Trump Looks to Statute of Limitations, Divine Intervention for Help in N.Y. Trial

'This is the most accurate courtroom sketch of all time. Because nobody could have made it this far alone...'

(Jacob Bruns, Headline USA) Despite having the deck stacked against him in a New York civil trial in which state Attorney General Letitia James hopes to confiscate all his property for overvaluing collateral on loans he already paid back, former President Donald Trump drew encouragement from a possible legal safeguard involving the statute of limitations, the Daily Mail reported.

According to Trump, who has been accused over inflating his property values by $2.2 billion, 80% of the $250 million in charges will be tossed because the statute of limitations has expired.

The revelation coming from an appellate court shortly before the trial’s start marked a rare silver lining in an otherwise tense day that saw the former president at times appearing to lash out against brazenly corrupt Judge Arthur Engoron as the judge mugged shamelessly for the MSNBC cameras during the trial.

Trump suggested that Engoron’s behavior might be considered criminal after the leftist jurist wrongly undervalued his properties, including his Florida estate Mar-a-Lago, in order to unilaterally issue a fraud finding last week against Trump and his family-run corporation.

“A discrepancy of this order of magnitude, by a real estate developer sizing up his own living space of decades, can only be considered fraud,” Engoron wrote last month, noting that Trump and his allies have demonstrated the “propensity to engage in persistent fraud.”

But Engoron did side with Trump a few times during the trial’s opening day on Monday, including an acknowledgement of the appellate court’s verdict regarding the statute of limitations.

The judge slammed prosecutors for continually bringing up Trump’s financial situation prior to the time period of concern, despite Engoron’s orders to focus on 2014 and later.

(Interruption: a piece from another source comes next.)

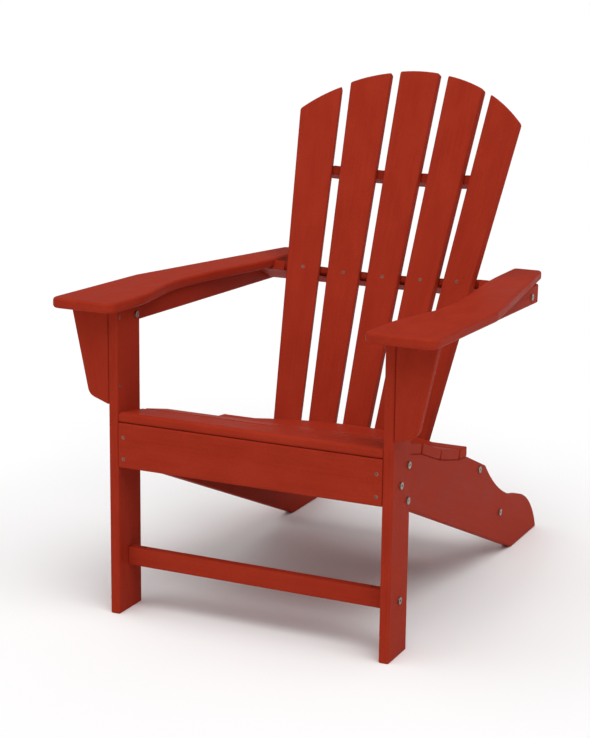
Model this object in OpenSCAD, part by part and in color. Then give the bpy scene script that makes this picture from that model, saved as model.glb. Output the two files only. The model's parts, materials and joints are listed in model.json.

“I trust that you can relate the 2011 documents to something that happened later,”
Engoron told the prosecution. “Or this has all been a waste of time.”

Trump praised the acknowledgement as one of the first instances of fair treatment he has received in the entire lawfare process.

“The judge’s last statement was very fair,” Trump said, after previously calling the Obama-appointed Engoron a Democratic operative and accused him of being engaged in “political lawfare and a witch hunt at a level never seen before.”

According to Trump, Engoron’s interjection was both unexpected and welcome.

“The way I interpret that … the statute of limitations is a very real thing in this country and that would kick out 80 per cent of this case would be over,” Trump said, continuing to call it a “big big” surprise.

“I greatly respect that,’ Trump added.

The former president’s lawyers agreed with Engoron’s statement, and Trump himself gave a thumbs up in court.

In any case, if Engoron is not tossing the majority of the case, he at least recognized a prior decision made by an appeals court regarding Trump’s property valuations.

In addition to outside judicial intervention, Trump also suggested he had something else working for him during the trial—and throughout his constant ordeal of lawfare attacks, which also includes 91 counts of criminal indictment in four other trials scheduled between now and Election Day 2024.

Trump retruthed what appeared to be a courtroom drawing that showed Jesus Christ seated next to him. The original post, which was tweeted by conservative influencer Dom Lucre, said “This is the most accurate courtroom sketch of all time. Because nobody could have made it this far alone.”